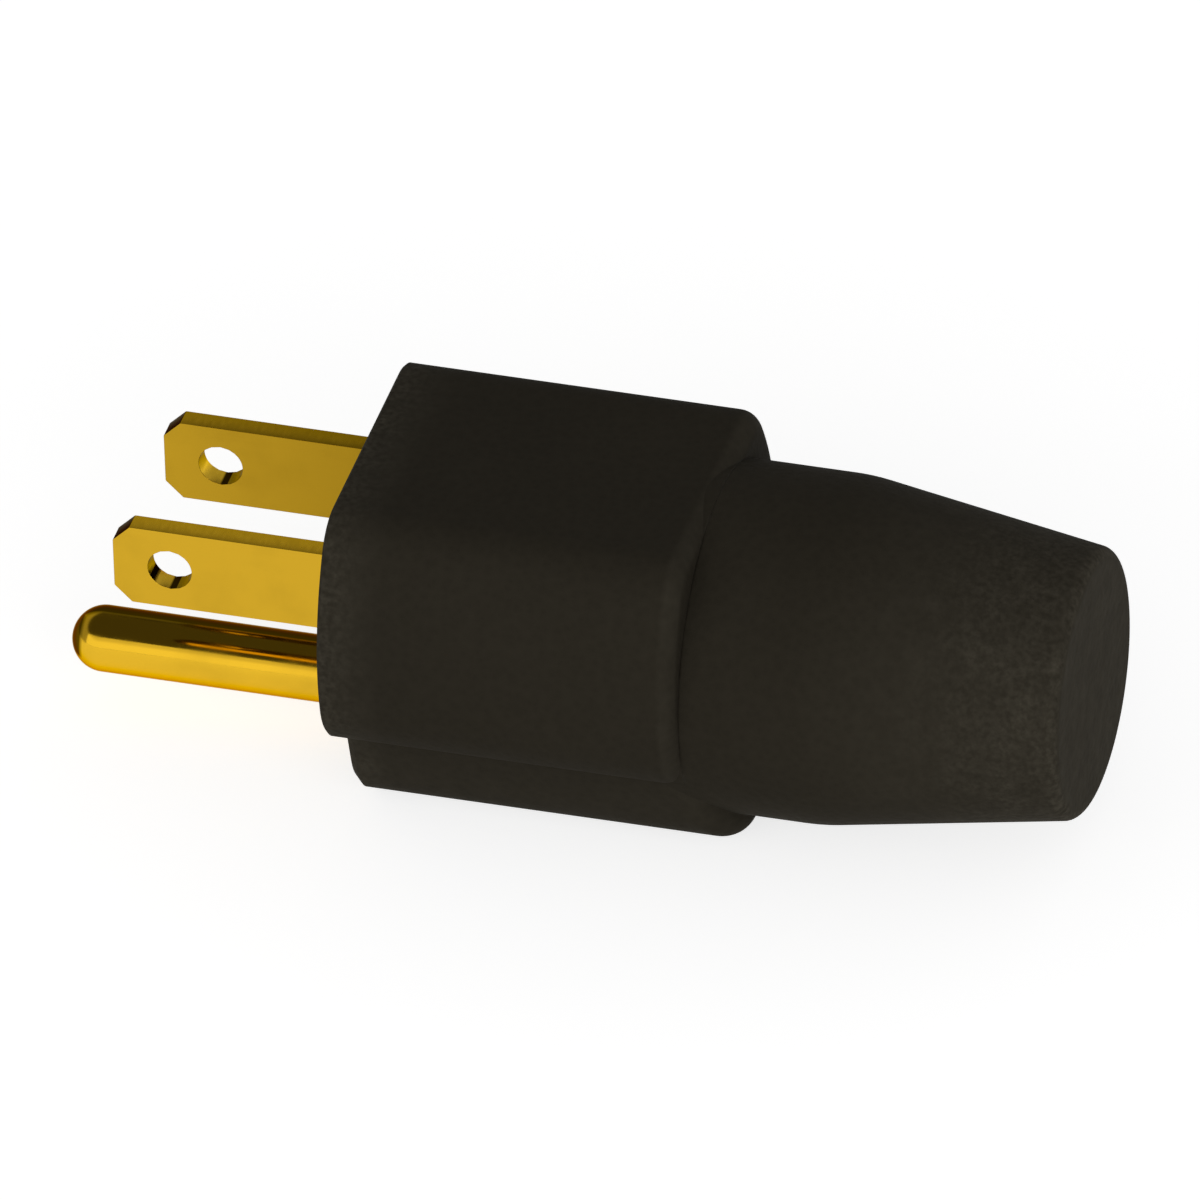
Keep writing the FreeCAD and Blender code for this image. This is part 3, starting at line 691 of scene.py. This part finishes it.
# %% Outline of the prong, and the ring between hole and outline
BLADE_Y = 6.35
HALF_THICKNESS = 0.76
HALF_WIDTH = 3.175
TIP_X = -16.5
CROP = 1.25
HOLE = (HOLE_X, 0.0, 1.59)
PRONG_END_X = 4.6
PRONG_CORNER, PRONG_EDGE = 0.16, 0.03


def closed_outline(corners, radius, steps=5, spread=14):
    """Points and outward normals round a convex outline given anticlockwise. Each corner
    is an arc tangent to both runs: its centre lies radius inside both of them."""
    corners = np.asarray(corners, float)
    run = np.roll(corners, -1, axis=0) - corners
    length = np.linalg.norm(run, axis=1, keepdims=True)
    heading = run / length
    out = np.stack([heading[:, 1], -heading[:, 0]], axis=1)
    out_before = np.roll(out, 1, axis=0)
    turn = np.arctan2(out_before[:, 0] * out[:, 1] - out_before[:, 1] * out[:, 0],
                      np.sum(out_before * out, axis=1))
    centre = corners - radius * (out + out_before) / (1 + np.sum(out * out_before, axis=1, keepdims=True))
    angle = (np.arctan2(out_before[:, 1], out_before[:, 0])[:, None]
             + turn[:, None] * np.linspace(0.0, 1.0, steps)[None, :])
    normal_arc = np.stack([np.cos(angle), np.sin(angle)], axis=-1)
    arc_points = centre[:, None] + radius * normal_arc
    start, end = arc_points[:, -1], np.roll(arc_points[:, 0], -1, axis=0)
    share = (np.arange(1, spread) / spread)[None, :, None]
    straight = start[:, None] + (end - start)[:, None] * share
    normal_run = np.broadcast_to(out[:, None], straight.shape)
    points = np.concatenate([arc_points, straight], axis=1).reshape(-1, 2)
    normals = np.concatenate([normal_arc, normal_run], axis=1).reshape(-1, 2)
    return points, normals


def ring_skin(points, normals, hole, half, edge, to_place):
    """Closed skin between a round hole and an outline, half thick to each side. The rim
    of the hole and the outer edge are quarter circles of radius edge. to_place turns
    (u, v, w) into x, y, z, with w through the thickness."""
    centre = np.array(hole[:2])
    away = points - centre
    away /= np.linalg.norm(away, axis=1, keepdims=True)
    quarter = np.linspace(0.0, math.pi / 2, 5)
    rim_out, rim_up = edge * (1 - np.cos(quarter)), half - edge + edge * np.sin(quarter)
    rows = [(away, hole[2] + g, w) for g, w in zip(rim_out, rim_up)]
    rows = [(centre + d * r, w) for d, r, w in rows] + [(centre + away * (hole[2] + 1.4 * edge), half)]
    rows += [(points - normals * 1.4 * edge, half)]
    rows += [(points - normals * g, w) for g, w in zip(rim_out[::-1], rim_up[::-1])]
    upper = np.stack([np.concatenate([p, np.full((p.shape[0], 1), w)], axis=1) for p, w in rows])
    lower = upper[::-1] * np.array([1.0, 1.0, -1.0])
    return to_place(np.concatenate([upper, lower])), True, True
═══
• Set exercise
Write out, exactly and with nothing else, the lines of the listing above from its first line through the line with "PRONG_CORNER, PRONG_EDGE = 0.16, 0.03".

• Exercise output
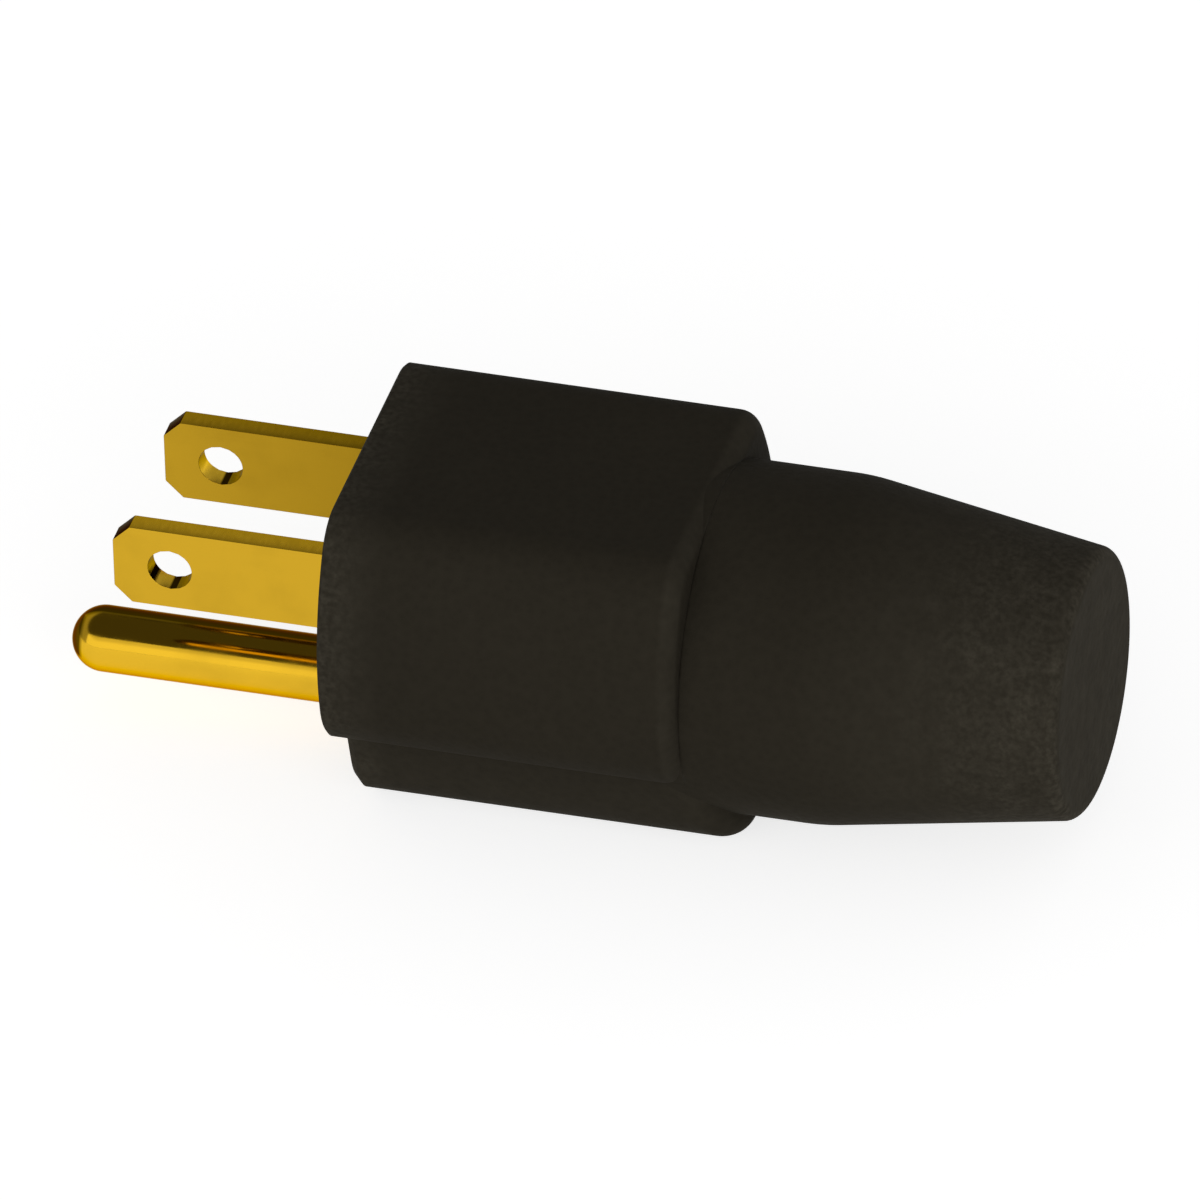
Keep writing the FreeCAD and Blender code for this image. This is part 3, starting at line 691 of scene.py. This part finishes it.
# %% Outline of the prong, and the ring between hole and outline
BLADE_Y = 6.35
HALF_THICKNESS = 0.76
HALF_WIDTH = 3.175
TIP_X = -16.5
CROP = 1.25
HOLE = (HOLE_X, 0.0, 1.59)
PRONG_END_X = 4.6
PRONG_CORNER, PRONG_EDGE = 0.16, 0.03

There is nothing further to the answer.